Tuesday, August 7, 2007

El País

"So, David", I imagine my adoring public asking me, "how do you keep up with current events, while you are over there in Iberia? It must be hard to stay abreast of the latest Bush administration atrocities."

Indeed, though it seems fair to point out that not keeping completely abreast of said atrocities might be considered a major advantage of living here in eSpain. Depressingly enough, it's not as if they are going to go away any time soon, and there will presumably be ample time to catch up with things upon my return to San Francisco.

Nonetheless, the question is a fair one, and deserves a serious answer. I have two primary sources for keeping up on current events while I am over here. The first is the always-informative www.Salon.com, who can stop sending me e-mails already - I renewed my subscription last night, OK? Smart, eclectic, funny, informative, with a definite liberal bias (they are, after all, San Francisco based), Salon is also host to Table Talk, a highly eclectic, intelligent, funny, muy simpático community of subscribers, who have been an invaluable group of online friends for me during the past year or so.

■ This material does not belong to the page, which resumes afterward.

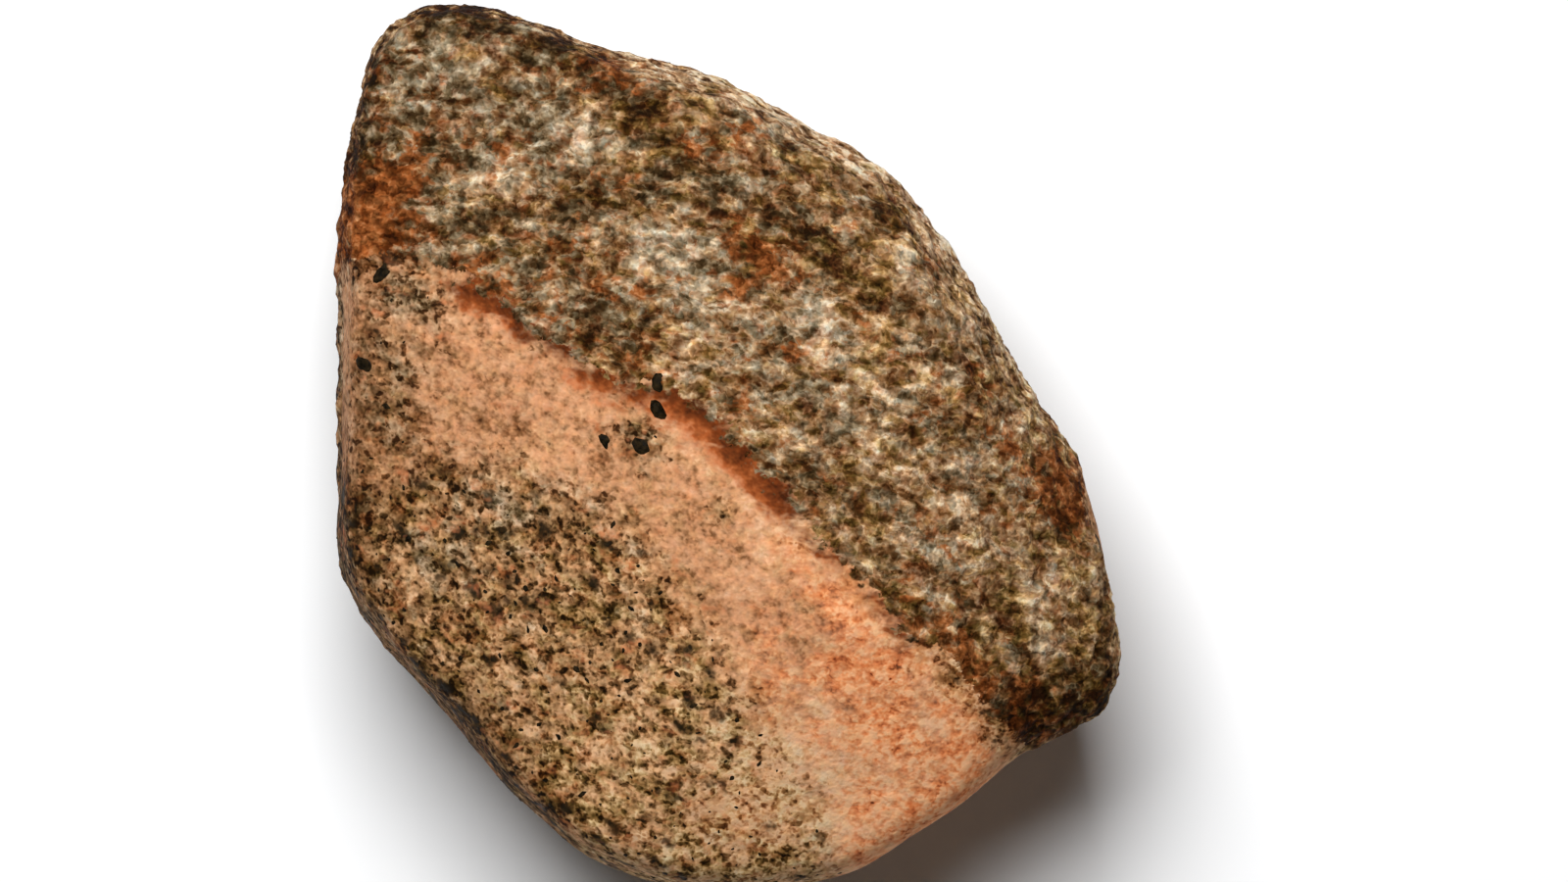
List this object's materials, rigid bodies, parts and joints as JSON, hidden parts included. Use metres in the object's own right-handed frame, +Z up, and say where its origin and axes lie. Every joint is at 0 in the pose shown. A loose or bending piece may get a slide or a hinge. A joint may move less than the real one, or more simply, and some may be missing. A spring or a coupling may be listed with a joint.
{
  "type": "martian meteorite",
  "caption": "Fist-sized stone meteorite with a rough rust-stained skin and a smooth pink, black-flecked broken face; it lies on a small flat spot.",
  "frame": {"origin": "on the surface the stone rests on, below the middle of its bounding box", "axes": "+Z up, out of the face that shows in the picture; +Y along the stone's length, towards its narrow end; +X across it"},
  "size_m": [0.1332, 0.1508, 0.088],
  "materials": {
    "stone": "weathered coarse-grained rock: grey, cream and olive skin with rust stains, and a salmon-pink broken face with black flecks"
  },
  "bodies": {
    "root": {"meteorite": "stone"}
  },
  "joints": []
}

My second major information source these days is the newspaper El País and its online website. Among the main Spanish dailies, it would be considered the most left-wing, in contrast to the ultra-conservative ABC, (a reliable mouthpiece for - say - the view of the Catholic hierarchy, as well as of those remaining diehard franquistas), or the more middle-of-the-road El Mundo. I generally buy El País at least three days a week (to read it daily would be an impossible time-sink; articles in the Sunday magazine section alone can keep me going for days). For whatever reason, it seems to suit my level exactly - the articles are interesting, generally well-written, and understandable, while still presenting enough of a challenge to keep expanding my vocabulary. Often as not, at 3:30, after the morning´s classes have ended, you'll find me eating lunch in a local café, poring over the newspaper, underlining unfamiliar words for subsequent lookup. I wish I could say that the percentage of unfamiliar words is steadily decreasing, but this doesn't yet seem to be the case. On the other hand, it is really good for my vocabulary.

Helpful hint: for up-to-date news of goings on in the Bourbon family, the País website is far superior to the paper itself (way more photos). Though of course, for special occasions, such as the recent royal baptism of the Infanta, it may be worth splurging on one of those magazines specifically dedicated to this aspect of eSpanish life. Might I suggest Hello! magazine? They have a special subsection devoted to the goings-on of assorted European royal families, and Eurotrash generally.